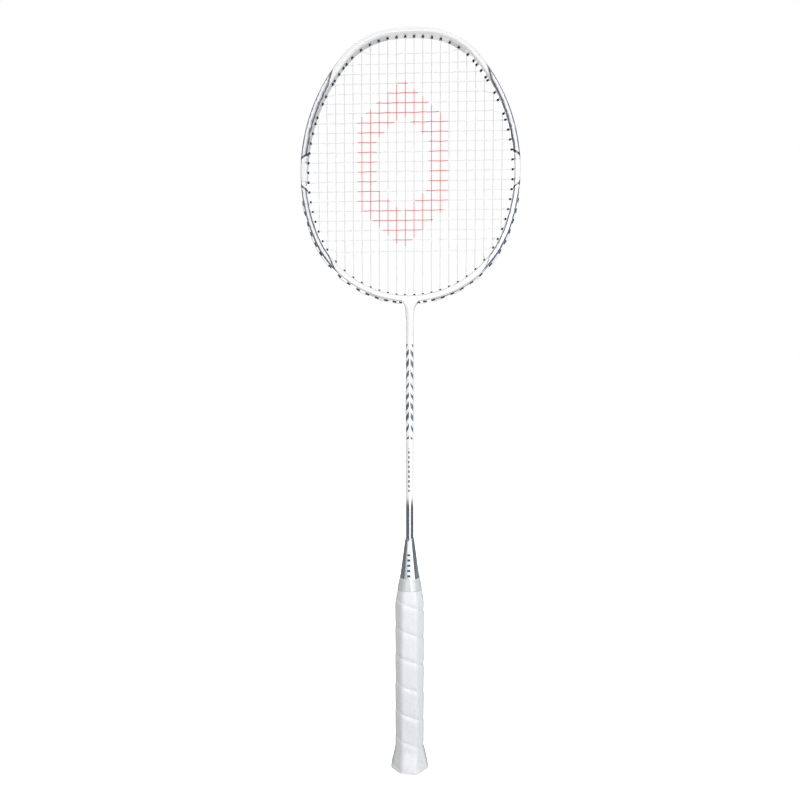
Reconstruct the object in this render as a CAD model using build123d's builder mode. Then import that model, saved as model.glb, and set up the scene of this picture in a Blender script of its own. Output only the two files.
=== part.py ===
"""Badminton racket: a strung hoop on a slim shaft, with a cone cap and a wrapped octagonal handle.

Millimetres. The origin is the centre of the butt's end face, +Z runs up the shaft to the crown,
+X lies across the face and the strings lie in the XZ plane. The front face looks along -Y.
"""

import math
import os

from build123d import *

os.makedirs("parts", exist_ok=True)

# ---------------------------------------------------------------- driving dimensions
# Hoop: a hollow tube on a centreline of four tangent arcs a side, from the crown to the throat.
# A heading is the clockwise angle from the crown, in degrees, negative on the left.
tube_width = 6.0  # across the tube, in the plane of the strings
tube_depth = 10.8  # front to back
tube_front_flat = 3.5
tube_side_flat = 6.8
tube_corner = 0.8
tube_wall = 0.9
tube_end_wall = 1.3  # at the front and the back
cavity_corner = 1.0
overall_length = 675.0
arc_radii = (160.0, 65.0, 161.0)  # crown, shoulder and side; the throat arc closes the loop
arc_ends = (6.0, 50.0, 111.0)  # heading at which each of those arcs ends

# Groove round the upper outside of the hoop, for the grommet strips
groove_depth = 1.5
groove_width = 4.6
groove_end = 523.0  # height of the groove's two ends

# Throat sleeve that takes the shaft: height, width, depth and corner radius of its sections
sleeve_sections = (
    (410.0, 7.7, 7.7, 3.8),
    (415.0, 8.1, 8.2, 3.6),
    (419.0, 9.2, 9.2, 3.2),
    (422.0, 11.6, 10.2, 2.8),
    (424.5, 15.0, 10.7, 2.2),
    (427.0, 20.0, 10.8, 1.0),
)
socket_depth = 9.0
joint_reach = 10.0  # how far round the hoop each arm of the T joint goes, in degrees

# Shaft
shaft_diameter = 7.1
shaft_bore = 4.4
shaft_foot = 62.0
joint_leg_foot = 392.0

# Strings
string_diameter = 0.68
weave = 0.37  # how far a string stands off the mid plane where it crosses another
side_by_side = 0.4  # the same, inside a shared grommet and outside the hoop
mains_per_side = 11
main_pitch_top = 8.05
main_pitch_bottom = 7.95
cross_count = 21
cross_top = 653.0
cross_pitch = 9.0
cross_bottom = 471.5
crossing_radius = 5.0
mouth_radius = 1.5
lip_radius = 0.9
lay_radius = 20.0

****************

Instruction: State the number of lines in the data that include the string "import", and add nothing else.

Response to this exercise: 4